Pietro leaned back against the wall, his face strained.

‘How can I let myself believe this?’ he whispered. ‘I want to believe it so much, but do I have any right?’

‘Pietro, you have to believe it for her sake. She doesn’t want you to spend the rest of your life grieving and punishing yourself. She only ever wanted the best for you. Live your life. Be happy. That’s all she cared about.’

He took her hand and held it against his cheek. All the fight and ferocity had gone out of him.

‘Thank you,’ he said simply. ‘I can’t see as far as you do, but I trust your vision more than my own. You’ll have to show me.’

For a moment she rubbed her cheek against his hand.

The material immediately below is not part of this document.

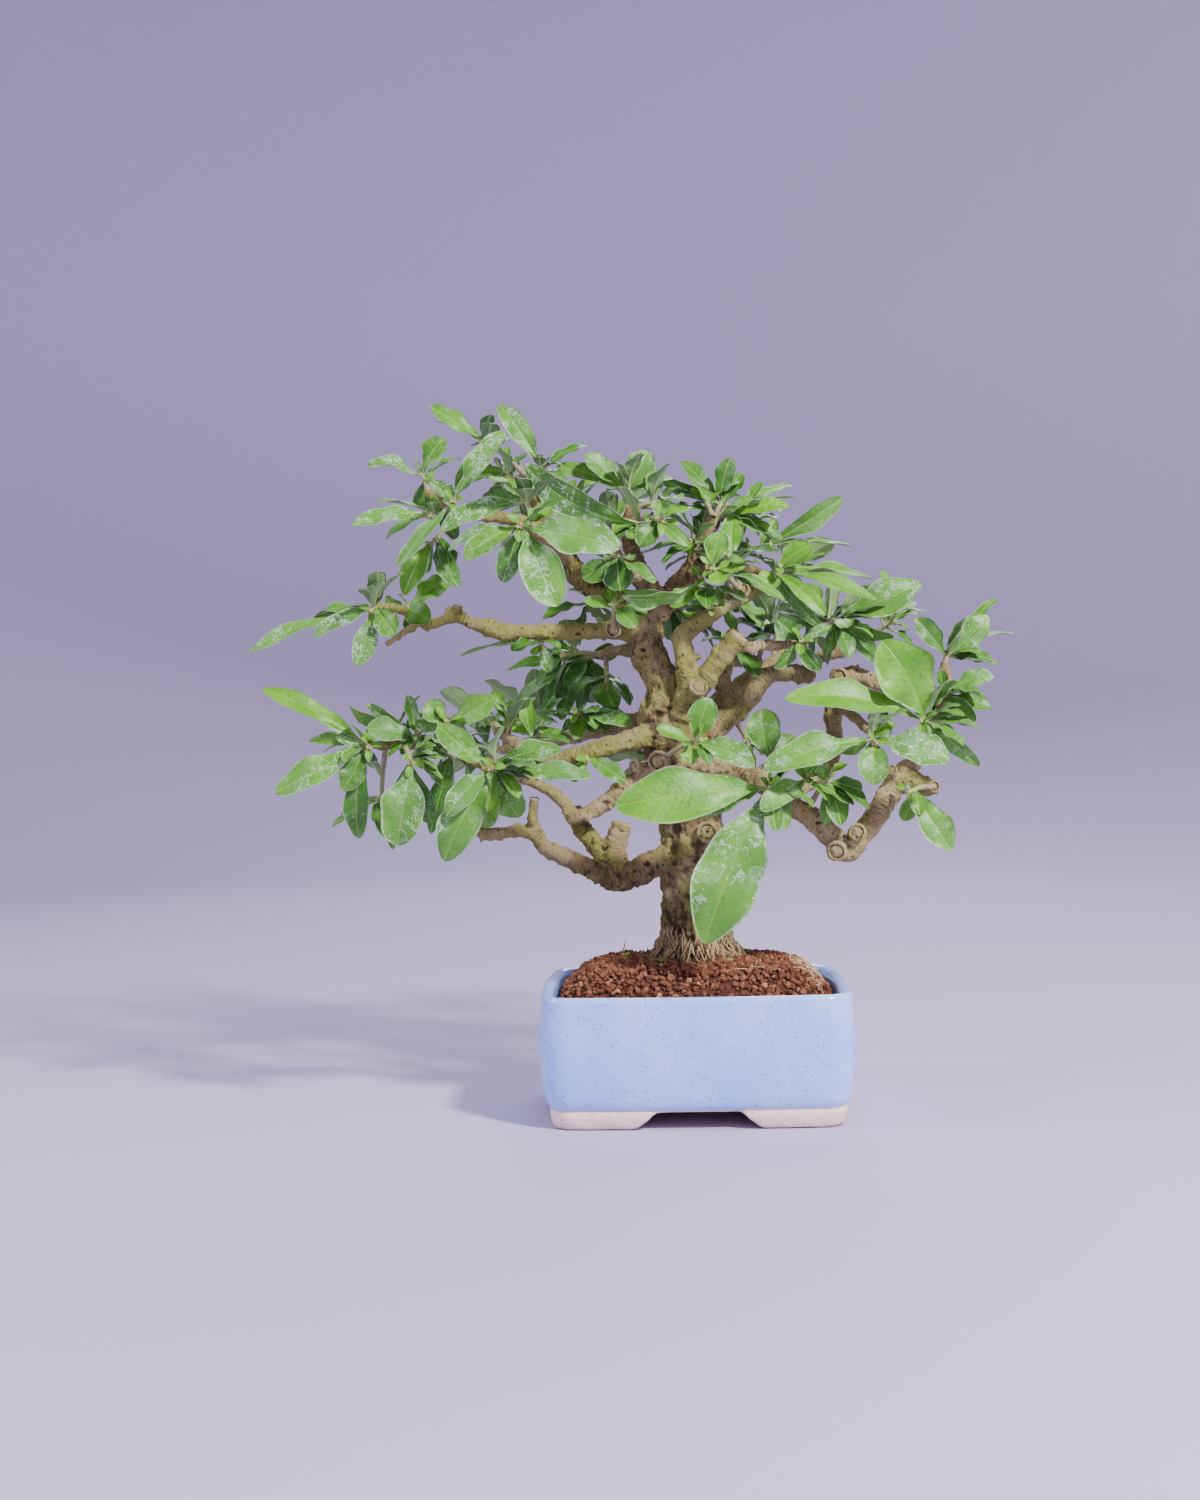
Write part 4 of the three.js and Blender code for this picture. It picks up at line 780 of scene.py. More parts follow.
def speckle_group() -> Tree:
    """The group that scatters small round specks: Vector and Scale in, Mask out.

    Returns:
        The group.
    """
    tree = bpy.data.node_groups.new("Specks", "ShaderNodeTree")
    group_socket(tree, "Vector", "Vector", True)
    for name, value in (("Scale", 500.0), ("Size", 0.12), ("Share", 0.3)):
        group_socket(tree, name, "Float", True, value)
    group_socket(tree, "Mask", "Float", False)
    nodes = Nodes(tree)
    inside, outside = nodes.add("NodeGroupInput"), nodes.add("NodeGroupOutput")
    cells = nodes.add("TexVoronoi", feature="F1")
    nodes.fill(cells, Vector=inside.outputs["Vector"], Scale=inside.outputs["Scale"])
    near = nodes.math("LESS_THAN", cells.outputs["Distance"], inside.outputs["Size"])
    split = nodes.add("SeparateColor")
    nodes.put(split.inputs[0], cells.outputs["Color"])
    chosen = nodes.math("LESS_THAN", split.outputs[0], inside.outputs["Share"])
    nodes.put(outside.inputs["Mask"], nodes.times(near, chosen))
    return tree


def drift_group() -> Tree:
    """The group that lays a slow and a fine drift of colour over a base: Colour out, Height out.

    Returns:
        The group.
    """
    tree = bpy.data.node_groups.new("ColourDrift", "ShaderNodeTree")
    group_socket(tree, "Vector", "Vector", True)
    for name in ("Base", "Slow", "Fine"):
        group_socket(tree, name, "Color", True)
    group_socket(tree, "Slow Scale", "Float", True, 60.0)
    group_socket(tree, "Fine Scale", "Float", True, 600.0)
    group_socket(tree, "Colour", "Color", False)
    group_socket(tree, "Height", "Float", False)
    nodes = Nodes(tree)
    inside, outside = nodes.add("NodeGroupInput"), nodes.add("NodeGroupOutput")
    slow, fine = nodes.add("TexNoise"), nodes.add("TexNoise")
    for texture, name in ((slow, "Slow Scale"), (fine, "Fine Scale")):
        nodes.fill(texture, Vector=inside.outputs["Vector"], Scale=inside.outputs[name], Detail=5.0)
    broad, small = nodes.ramp(slow.outputs["Fac"], 0.38, 0.66), nodes.ramp(fine.outputs["Fac"], 0.5, 0.78)
    first = nodes.mixed(broad, inside.outputs["Base"], inside.outputs["Slow"])
    second = nodes.mixed(small, first, inside.outputs["Fine"])
    nodes.put(outside.inputs["Colour"], second)
    nodes.put(outside.inputs["Height"], fine.outputs["Fac"])
    return tree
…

‘Then I’ll give you a piece of sensible advice,’ she said. ‘Go to bed, either to sleep or to think. They’ll both do you good. You’ll be happier in the morning.’

‘You’ll still be here, won’t you?’ he asked anxiously.

‘Yes, I promise not to go away without telling you.’

Still he hesitated, and suddenly she knew that if she followed him into his room tonight, he wouldn’t turn her away. With all her heart she longed to do so, but she forced herself to back off. The time wasn’t right. Whatever future they might have could be endangered if she acted carelessly at this crucial moment.

Don’t grab for it. Wait for the dice to give it to you.

‘Goodnight,’ she said.

‘Everything changed-the day you came,’ he said slowly.

‘Yes. But it’s too soon to say how. Goodnight.’

This time he went, although his eyes lingered on her until the door closed.